What the task asks
Lines containing the string "hinge" are to be counted; report the total by itself.
** Start Exercise data **
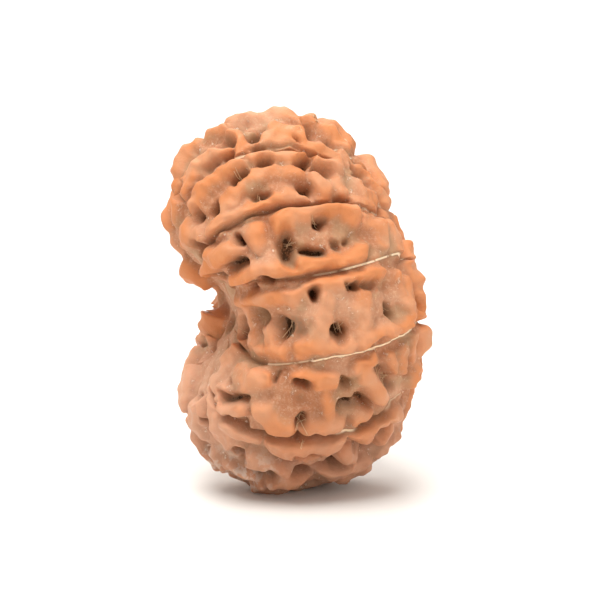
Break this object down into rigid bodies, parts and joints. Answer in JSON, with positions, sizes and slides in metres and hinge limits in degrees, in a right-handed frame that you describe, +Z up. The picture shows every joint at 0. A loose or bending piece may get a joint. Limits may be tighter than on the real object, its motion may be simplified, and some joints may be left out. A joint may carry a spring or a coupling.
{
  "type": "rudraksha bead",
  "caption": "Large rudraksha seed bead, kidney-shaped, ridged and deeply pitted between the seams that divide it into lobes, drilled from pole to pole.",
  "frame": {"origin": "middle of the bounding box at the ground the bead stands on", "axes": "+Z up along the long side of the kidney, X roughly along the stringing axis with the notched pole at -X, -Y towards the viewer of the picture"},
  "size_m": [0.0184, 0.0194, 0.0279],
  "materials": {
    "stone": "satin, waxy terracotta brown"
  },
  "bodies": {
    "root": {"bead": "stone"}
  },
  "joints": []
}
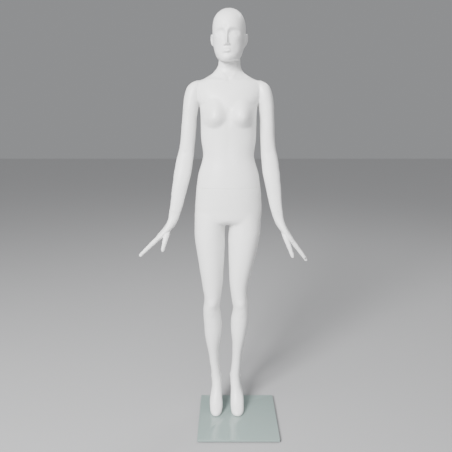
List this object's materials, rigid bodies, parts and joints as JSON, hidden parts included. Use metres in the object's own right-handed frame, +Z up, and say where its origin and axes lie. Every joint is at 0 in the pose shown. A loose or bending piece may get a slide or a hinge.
** End Exercise data **
Output for this exercise
2